> Recorded data
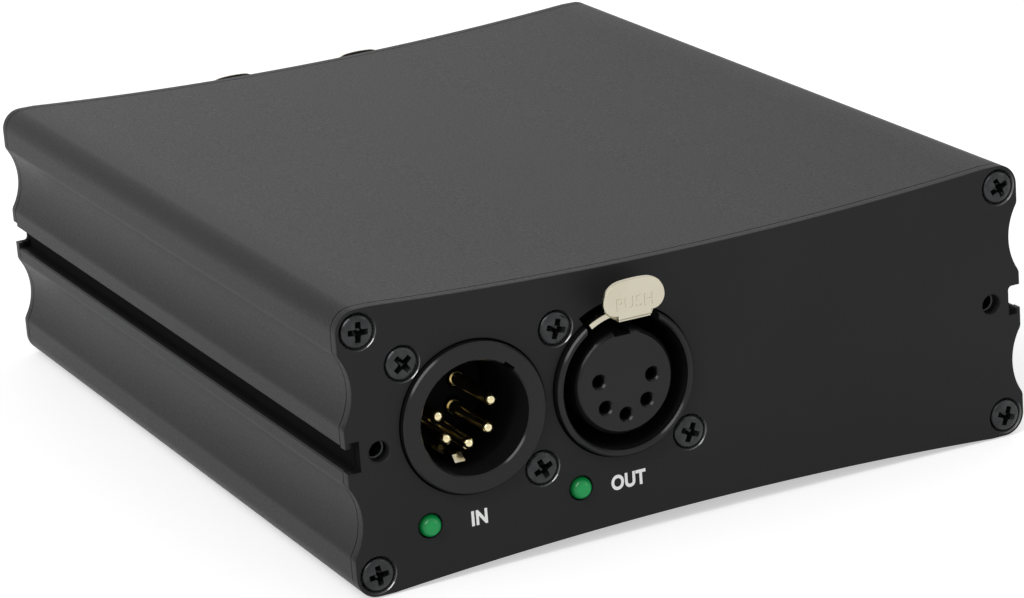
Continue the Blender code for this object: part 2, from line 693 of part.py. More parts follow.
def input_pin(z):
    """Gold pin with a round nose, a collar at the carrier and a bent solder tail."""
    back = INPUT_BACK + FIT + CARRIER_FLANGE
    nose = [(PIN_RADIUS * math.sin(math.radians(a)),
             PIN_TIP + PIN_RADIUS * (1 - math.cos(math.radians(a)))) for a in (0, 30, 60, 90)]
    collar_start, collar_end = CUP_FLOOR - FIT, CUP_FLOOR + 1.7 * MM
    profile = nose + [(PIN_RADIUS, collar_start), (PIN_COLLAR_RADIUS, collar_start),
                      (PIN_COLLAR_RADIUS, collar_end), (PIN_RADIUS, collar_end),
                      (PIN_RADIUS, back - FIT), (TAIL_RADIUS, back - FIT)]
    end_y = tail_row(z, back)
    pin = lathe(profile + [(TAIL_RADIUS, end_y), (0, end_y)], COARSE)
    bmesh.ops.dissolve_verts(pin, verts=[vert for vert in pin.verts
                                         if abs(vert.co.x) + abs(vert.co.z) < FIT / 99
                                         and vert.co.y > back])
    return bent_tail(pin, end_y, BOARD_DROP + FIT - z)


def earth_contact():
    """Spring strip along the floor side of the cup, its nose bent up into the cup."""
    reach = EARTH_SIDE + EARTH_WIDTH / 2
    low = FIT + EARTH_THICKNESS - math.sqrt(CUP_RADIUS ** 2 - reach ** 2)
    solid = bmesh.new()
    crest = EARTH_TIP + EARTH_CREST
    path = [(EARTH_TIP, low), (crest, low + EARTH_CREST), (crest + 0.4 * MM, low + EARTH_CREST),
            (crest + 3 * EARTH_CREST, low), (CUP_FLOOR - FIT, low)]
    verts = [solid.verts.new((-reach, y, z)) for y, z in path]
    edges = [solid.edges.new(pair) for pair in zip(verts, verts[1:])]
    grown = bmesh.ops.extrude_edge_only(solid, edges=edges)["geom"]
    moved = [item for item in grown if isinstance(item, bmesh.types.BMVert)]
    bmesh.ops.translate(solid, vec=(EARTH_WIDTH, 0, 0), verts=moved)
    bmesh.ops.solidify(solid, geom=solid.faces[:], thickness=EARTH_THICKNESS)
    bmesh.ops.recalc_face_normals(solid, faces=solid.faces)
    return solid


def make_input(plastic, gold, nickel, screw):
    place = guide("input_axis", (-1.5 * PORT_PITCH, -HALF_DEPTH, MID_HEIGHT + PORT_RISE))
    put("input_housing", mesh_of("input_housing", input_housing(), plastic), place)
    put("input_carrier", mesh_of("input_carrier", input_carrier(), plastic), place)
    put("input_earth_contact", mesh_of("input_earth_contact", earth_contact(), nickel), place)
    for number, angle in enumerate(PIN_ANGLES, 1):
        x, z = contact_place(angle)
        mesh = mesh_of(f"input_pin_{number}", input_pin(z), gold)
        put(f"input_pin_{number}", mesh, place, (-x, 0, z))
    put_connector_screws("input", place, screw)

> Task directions
Return the whole listing exactly, with every line included.

> Correct answer
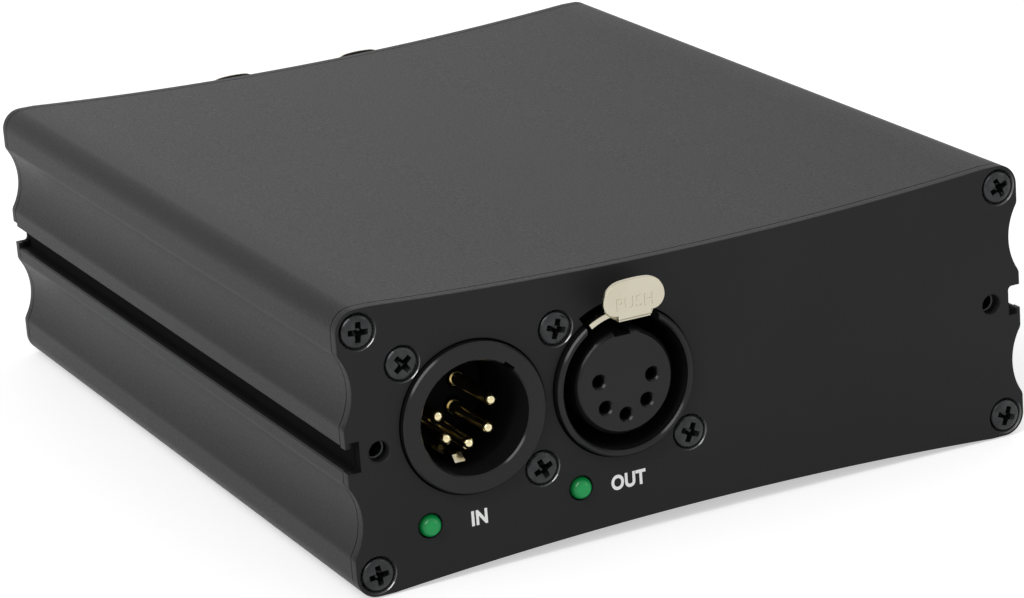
Continue the Blender code for this object: part 2, from line 693 of part.py. More parts follow.
def input_pin(z):
    """Gold pin with a round nose, a collar at the carrier and a bent solder tail."""
    back = INPUT_BACK + FIT + CARRIER_FLANGE
    nose = [(PIN_RADIUS * math.sin(math.radians(a)),
             PIN_TIP + PIN_RADIUS * (1 - math.cos(math.radians(a)))) for a in (0, 30, 60, 90)]
    collar_start, collar_end = CUP_FLOOR - FIT, CUP_FLOOR + 1.7 * MM
    profile = nose + [(PIN_RADIUS, collar_start), (PIN_COLLAR_RADIUS, collar_start),
                      (PIN_COLLAR_RADIUS, collar_end), (PIN_RADIUS, collar_end),
                      (PIN_RADIUS, back - FIT), (TAIL_RADIUS, back - FIT)]
    end_y = tail_row(z, back)
    pin = lathe(profile + [(TAIL_RADIUS, end_y), (0, end_y)], COARSE)
    bmesh.ops.dissolve_verts(pin, verts=[vert for vert in pin.verts
                                         if abs(vert.co.x) + abs(vert.co.z) < FIT / 99
                                         and vert.co.y > back])
    return bent_tail(pin, end_y, BOARD_DROP + FIT - z)


def earth_contact():
    """Spring strip along the floor side of the cup, its nose bent up into the cup."""
    reach = EARTH_SIDE + EARTH_WIDTH / 2
    low = FIT + EARTH_THICKNESS - math.sqrt(CUP_RADIUS ** 2 - reach ** 2)
    solid = bmesh.new()
    crest = EARTH_TIP + EARTH_CREST
    path = [(EARTH_TIP, low), (crest, low + EARTH_CREST), (crest + 0.4 * MM, low + EARTH_CREST),
            (crest + 3 * EARTH_CREST, low), (CUP_FLOOR - FIT, low)]
    verts = [solid.verts.new((-reach, y, z)) for y, z in path]
    edges = [solid.edges.new(pair) for pair in zip(verts, verts[1:])]
    grown = bmesh.ops.extrude_edge_only(solid, edges=edges)["geom"]
    moved = [item for item in grown if isinstance(item, bmesh.types.BMVert)]
    bmesh.ops.translate(solid, vec=(EARTH_WIDTH, 0, 0), verts=moved)
    bmesh.ops.solidify(solid, geom=solid.faces[:], thickness=EARTH_THICKNESS)
    bmesh.ops.recalc_face_normals(solid, faces=solid.faces)
    return solid


def make_input(plastic, gold, nickel, screw):
    place = guide("input_axis", (-1.5 * PORT_PITCH, -HALF_DEPTH, MID_HEIGHT + PORT_RISE))
    put("input_housing", mesh_of("input_housing", input_housing(), plastic), place)
    put("input_carrier", mesh_of("input_carrier", input_carrier(), plastic), place)
    put("input_earth_contact", mesh_of("input_earth_contact", earth_contact(), nickel), place)
    for number, angle in enumerate(PIN_ANGLES, 1):
        x, z = contact_place(angle)
        mesh = mesh_of(f"input_pin_{number}", input_pin(z), gold)
        put(f"input_pin_{number}", mesh, place, (-x, 0, z))
    put_connector_screws("input", place, screw)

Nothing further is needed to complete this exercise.